**Exercise**
Narrow the data below down to the lines containing "picture".

**Data shown**
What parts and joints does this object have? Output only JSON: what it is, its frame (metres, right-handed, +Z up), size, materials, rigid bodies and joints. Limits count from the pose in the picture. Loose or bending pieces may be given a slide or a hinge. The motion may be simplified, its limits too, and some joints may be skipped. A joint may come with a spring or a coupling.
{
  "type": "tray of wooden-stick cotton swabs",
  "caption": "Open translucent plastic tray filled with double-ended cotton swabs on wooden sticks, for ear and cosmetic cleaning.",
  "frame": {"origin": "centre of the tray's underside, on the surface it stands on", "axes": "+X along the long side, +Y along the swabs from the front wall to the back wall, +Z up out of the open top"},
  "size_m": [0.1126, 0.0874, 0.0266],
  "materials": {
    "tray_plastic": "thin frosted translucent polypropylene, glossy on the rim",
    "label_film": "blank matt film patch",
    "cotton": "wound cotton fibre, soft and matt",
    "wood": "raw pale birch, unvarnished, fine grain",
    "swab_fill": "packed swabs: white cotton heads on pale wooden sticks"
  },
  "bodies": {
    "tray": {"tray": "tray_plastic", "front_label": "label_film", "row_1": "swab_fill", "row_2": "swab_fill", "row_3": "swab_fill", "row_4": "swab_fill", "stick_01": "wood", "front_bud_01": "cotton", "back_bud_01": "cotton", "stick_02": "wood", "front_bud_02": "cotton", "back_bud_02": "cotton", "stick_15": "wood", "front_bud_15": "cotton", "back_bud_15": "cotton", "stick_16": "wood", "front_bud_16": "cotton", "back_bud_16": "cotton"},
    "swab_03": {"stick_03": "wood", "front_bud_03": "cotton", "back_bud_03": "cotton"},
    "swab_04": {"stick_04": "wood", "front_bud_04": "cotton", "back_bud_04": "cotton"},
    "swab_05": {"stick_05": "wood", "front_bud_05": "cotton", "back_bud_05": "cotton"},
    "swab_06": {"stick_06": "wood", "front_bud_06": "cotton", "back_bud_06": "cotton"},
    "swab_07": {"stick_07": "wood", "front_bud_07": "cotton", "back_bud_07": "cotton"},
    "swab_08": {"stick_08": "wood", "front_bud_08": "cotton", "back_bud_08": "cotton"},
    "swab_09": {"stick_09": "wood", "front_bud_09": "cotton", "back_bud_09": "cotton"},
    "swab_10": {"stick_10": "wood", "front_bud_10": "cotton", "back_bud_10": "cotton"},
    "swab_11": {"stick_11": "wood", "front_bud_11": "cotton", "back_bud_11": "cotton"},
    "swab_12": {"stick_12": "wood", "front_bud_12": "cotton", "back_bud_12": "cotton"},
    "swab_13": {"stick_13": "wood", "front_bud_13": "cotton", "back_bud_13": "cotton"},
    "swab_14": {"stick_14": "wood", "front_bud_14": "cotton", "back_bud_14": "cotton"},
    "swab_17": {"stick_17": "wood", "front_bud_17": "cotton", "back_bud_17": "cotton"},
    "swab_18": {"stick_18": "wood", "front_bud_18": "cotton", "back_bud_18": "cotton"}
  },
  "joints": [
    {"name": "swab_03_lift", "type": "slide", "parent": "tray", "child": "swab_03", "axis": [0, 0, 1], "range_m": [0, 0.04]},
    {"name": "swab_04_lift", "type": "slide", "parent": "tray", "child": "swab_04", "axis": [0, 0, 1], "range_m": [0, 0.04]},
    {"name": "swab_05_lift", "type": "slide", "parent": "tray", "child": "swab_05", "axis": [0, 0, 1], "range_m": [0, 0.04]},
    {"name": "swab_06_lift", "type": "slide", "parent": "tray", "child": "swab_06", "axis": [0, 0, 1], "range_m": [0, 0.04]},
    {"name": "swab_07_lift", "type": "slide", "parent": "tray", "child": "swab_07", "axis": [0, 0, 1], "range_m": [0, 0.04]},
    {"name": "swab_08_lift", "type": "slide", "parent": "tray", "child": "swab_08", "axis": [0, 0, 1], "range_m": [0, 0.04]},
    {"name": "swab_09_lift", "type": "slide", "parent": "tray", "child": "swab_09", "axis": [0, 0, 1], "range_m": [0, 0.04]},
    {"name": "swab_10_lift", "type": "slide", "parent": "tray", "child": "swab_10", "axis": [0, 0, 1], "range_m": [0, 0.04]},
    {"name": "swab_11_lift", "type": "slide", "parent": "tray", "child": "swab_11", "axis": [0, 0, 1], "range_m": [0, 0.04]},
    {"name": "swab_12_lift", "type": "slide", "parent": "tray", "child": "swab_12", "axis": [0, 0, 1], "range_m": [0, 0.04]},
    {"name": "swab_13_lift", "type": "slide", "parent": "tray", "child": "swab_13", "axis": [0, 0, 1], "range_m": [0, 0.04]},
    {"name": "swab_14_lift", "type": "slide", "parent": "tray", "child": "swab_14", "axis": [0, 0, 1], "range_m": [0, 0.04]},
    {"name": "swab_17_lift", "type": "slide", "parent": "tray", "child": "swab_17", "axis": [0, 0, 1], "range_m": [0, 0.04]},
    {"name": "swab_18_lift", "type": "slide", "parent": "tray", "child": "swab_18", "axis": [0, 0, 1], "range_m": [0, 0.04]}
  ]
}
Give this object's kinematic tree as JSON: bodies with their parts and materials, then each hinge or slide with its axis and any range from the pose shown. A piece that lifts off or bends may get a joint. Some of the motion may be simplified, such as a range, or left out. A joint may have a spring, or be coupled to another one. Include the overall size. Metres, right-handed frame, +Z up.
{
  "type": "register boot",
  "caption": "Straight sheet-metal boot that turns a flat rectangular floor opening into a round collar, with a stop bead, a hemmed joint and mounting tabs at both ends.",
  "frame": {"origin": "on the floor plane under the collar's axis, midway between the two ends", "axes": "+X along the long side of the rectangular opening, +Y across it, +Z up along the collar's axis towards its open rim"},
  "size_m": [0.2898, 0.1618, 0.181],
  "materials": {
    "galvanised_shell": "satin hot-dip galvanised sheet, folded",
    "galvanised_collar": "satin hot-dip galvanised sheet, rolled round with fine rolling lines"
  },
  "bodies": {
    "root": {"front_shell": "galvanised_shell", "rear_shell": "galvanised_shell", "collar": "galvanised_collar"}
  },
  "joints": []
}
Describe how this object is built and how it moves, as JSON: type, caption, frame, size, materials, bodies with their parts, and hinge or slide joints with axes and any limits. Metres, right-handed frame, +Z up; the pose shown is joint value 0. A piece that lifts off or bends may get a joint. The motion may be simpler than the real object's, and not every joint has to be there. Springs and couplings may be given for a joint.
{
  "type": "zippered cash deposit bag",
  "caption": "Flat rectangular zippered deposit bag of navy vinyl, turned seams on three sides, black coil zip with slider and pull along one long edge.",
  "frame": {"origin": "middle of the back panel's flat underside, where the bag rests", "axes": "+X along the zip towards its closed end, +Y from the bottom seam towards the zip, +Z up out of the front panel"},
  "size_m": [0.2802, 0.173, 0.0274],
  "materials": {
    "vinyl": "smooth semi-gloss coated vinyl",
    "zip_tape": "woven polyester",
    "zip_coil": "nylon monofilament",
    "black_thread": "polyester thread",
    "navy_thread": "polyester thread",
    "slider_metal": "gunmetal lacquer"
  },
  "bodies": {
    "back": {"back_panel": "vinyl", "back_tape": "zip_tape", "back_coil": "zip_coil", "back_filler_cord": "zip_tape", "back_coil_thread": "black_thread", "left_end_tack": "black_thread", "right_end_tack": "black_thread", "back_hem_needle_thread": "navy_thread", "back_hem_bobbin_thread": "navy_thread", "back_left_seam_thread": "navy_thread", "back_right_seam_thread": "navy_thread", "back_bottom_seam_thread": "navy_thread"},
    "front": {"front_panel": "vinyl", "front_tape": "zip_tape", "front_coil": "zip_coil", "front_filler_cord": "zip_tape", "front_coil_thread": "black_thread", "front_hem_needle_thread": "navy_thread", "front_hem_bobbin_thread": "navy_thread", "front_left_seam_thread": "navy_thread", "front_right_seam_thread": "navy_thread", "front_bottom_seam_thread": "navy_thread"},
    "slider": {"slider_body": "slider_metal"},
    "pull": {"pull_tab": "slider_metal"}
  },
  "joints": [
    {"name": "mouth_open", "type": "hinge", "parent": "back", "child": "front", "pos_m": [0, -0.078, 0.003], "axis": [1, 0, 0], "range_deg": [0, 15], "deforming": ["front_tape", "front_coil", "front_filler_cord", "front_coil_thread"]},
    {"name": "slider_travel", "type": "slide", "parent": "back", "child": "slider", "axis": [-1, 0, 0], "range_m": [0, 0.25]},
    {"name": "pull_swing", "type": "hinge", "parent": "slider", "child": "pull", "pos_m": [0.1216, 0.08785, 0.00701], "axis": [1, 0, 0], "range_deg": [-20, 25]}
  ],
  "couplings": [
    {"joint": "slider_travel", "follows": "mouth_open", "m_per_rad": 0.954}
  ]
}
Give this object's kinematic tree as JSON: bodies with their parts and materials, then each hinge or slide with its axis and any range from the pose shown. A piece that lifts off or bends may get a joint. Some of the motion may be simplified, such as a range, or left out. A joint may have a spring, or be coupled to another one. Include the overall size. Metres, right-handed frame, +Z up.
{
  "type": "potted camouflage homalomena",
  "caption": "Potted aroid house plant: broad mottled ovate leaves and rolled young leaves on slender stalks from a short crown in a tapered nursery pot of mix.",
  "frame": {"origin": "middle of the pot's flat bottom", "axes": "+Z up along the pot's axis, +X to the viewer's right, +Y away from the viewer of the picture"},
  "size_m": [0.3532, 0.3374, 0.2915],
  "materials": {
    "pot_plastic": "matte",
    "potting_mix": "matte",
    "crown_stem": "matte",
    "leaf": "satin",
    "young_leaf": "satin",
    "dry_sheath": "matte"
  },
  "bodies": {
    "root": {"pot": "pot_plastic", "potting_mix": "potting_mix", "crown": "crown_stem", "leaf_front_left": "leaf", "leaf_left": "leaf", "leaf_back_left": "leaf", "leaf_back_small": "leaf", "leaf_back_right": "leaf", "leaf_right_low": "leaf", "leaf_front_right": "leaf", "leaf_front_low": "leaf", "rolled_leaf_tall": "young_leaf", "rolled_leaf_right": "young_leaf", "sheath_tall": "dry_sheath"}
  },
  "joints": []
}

**Correct result**
What parts and joints does this object have? Output only JSON: what it is, its frame (metres, right-handed, +Z up), size, materials, rigid bodies and joints. Limits count from the pose in the picture. Loose or bending pieces may be given a slide or a hinge. The motion may be simplified, its limits too, and some joints may be skipped. A joint may come with a spring or a coupling.
  "frame": {"origin": "middle of the pot's flat bottom", "axes": "+Z up along the pot's axis, +X to the viewer's right, +Y away from the viewer of the picture"},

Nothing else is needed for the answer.